Problem statement – Reproduce exactly the opening lines of the listing, stopping after the line that contains "const rearTubeRadius = 60;" and including it.

Data excerpt –

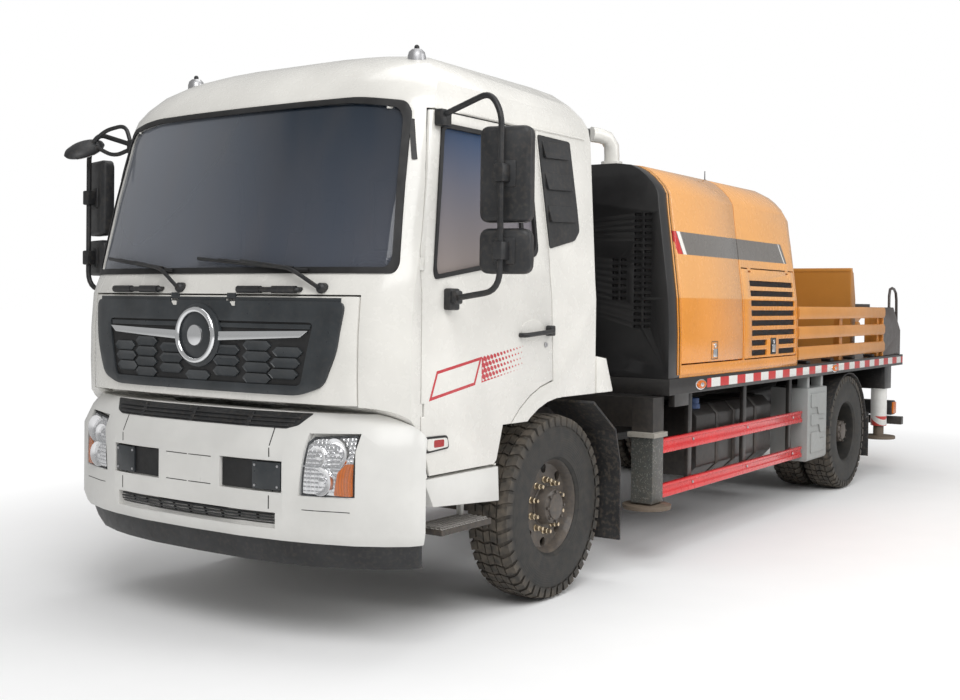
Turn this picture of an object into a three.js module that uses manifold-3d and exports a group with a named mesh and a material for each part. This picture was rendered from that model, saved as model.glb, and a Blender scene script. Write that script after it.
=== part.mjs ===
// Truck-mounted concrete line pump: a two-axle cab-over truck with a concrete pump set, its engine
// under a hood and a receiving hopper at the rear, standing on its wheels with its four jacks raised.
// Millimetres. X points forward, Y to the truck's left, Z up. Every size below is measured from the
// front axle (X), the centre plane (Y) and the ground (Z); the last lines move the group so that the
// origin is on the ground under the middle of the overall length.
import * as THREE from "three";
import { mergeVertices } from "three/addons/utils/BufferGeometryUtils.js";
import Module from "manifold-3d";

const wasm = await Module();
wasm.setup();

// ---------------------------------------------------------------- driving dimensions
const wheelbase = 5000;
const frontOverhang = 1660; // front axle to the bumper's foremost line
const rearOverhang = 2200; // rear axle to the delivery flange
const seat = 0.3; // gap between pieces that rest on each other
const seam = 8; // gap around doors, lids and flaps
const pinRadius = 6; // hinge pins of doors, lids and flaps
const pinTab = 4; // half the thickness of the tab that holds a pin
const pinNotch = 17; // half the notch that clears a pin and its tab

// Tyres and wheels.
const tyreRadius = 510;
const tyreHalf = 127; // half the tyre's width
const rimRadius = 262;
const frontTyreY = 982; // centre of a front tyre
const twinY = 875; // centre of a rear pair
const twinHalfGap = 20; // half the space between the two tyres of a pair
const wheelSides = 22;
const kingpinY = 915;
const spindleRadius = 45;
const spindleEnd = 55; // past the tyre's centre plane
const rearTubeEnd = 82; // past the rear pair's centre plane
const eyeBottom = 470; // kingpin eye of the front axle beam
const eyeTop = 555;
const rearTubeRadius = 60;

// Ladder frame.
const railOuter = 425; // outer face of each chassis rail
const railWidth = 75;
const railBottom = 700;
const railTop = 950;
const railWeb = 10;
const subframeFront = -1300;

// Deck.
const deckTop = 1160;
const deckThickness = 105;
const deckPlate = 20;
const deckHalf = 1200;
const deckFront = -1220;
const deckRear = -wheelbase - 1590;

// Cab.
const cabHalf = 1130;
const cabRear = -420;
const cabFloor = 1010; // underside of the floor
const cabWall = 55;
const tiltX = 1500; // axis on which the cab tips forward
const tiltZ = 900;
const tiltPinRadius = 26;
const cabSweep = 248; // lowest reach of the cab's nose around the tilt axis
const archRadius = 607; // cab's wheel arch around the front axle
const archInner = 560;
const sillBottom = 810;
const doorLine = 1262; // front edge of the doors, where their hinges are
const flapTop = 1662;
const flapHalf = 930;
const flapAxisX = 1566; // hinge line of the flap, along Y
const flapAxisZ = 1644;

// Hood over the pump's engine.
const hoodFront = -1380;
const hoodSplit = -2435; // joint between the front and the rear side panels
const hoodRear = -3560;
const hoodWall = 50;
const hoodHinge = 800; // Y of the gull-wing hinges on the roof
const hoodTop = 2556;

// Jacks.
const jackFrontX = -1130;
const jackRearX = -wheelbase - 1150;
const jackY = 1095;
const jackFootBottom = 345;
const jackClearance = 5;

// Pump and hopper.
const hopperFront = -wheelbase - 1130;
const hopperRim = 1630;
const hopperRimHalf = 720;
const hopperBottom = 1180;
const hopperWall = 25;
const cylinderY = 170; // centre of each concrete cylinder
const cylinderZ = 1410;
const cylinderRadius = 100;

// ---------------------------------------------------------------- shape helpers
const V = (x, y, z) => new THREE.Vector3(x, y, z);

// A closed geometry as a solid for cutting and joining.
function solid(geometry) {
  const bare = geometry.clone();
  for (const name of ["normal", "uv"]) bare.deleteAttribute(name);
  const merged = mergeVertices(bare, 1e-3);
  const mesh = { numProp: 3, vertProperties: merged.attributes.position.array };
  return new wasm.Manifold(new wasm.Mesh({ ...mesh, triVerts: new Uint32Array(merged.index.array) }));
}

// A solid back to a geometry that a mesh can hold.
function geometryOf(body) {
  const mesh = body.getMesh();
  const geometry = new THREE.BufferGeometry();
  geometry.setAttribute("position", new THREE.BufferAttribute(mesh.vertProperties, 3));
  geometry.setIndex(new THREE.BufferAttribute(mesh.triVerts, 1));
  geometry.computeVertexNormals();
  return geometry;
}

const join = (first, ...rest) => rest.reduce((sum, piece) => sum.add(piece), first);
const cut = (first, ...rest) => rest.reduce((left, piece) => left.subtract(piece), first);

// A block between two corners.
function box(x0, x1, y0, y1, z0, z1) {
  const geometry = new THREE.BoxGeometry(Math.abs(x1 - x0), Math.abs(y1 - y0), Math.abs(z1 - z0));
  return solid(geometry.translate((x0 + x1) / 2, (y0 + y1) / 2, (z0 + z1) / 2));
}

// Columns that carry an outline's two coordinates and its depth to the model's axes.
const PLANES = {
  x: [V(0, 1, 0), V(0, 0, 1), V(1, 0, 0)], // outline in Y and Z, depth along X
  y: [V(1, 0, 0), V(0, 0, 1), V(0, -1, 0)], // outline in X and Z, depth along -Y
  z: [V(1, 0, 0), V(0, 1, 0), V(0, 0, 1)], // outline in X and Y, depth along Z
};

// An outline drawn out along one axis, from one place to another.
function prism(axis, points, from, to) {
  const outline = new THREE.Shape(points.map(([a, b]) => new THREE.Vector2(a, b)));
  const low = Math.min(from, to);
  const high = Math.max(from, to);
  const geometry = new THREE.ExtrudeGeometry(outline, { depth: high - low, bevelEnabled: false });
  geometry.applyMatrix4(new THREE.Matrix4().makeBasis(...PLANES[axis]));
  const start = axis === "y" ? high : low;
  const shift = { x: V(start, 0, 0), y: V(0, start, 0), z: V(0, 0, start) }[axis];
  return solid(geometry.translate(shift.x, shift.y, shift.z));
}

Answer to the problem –
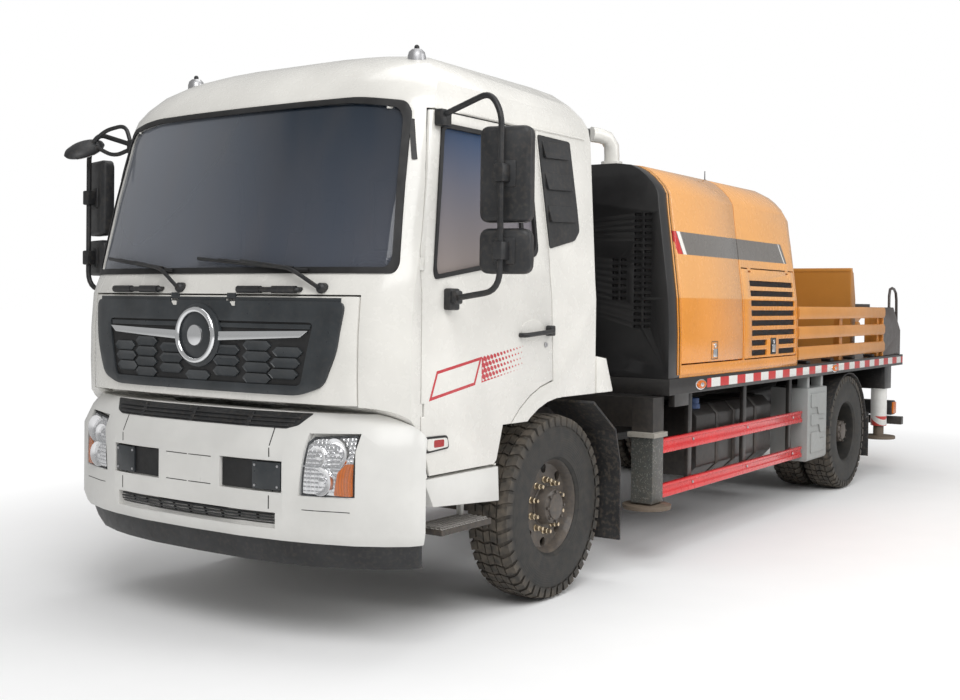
Turn this picture of an object into a three.js module that uses manifold-3d and exports a group with a named mesh and a material for each part. This picture was rendered from that model, saved as model.glb, and a Blender scene script. Write that script after it.
=== part.mjs ===
// Truck-mounted concrete line pump: a two-axle cab-over truck with a concrete pump set, its engine
// under a hood and a receiving hopper at the rear, standing on its wheels with its four jacks raised.
// Millimetres. X points forward, Y to the truck's left, Z up. Every size below is measured from the
// front axle (X), the centre plane (Y) and the ground (Z); the last lines move the group so that the
// origin is on the ground under the middle of the overall length.
import * as THREE from "three";
import { mergeVertices } from "three/addons/utils/BufferGeometryUtils.js";
import Module from "manifold-3d";

const wasm = await Module();
wasm.setup();

// ---------------------------------------------------------------- driving dimensions
const wheelbase = 5000;
const frontOverhang = 1660; // front axle to the bumper's foremost line
const rearOverhang = 2200; // rear axle to the delivery flange
const seat = 0.3; // gap between pieces that rest on each other
const seam = 8; // gap around doors, lids and flaps
const pinRadius = 6; // hinge pins of doors, lids and flaps
const pinTab = 4; // half the thickness of the tab that holds a pin
const pinNotch = 17; // half the notch that clears a pin and its tab

// Tyres and wheels.
const tyreRadius = 510;
const tyreHalf = 127; // half the tyre's width
const rimRadius = 262;
const frontTyreY = 982; // centre of a front tyre
const twinY = 875; // centre of a rear pair
const twinHalfGap = 20; // half the space between the two tyres of a pair
const wheelSides = 22;
const kingpinY = 915;
const spindleRadius = 45;
const spindleEnd = 55; // past the tyre's centre plane
const rearTubeEnd = 82; // past the rear pair's centre plane
const eyeBottom = 470; // kingpin eye of the front axle beam
const eyeTop = 555;
const rearTubeRadius = 60;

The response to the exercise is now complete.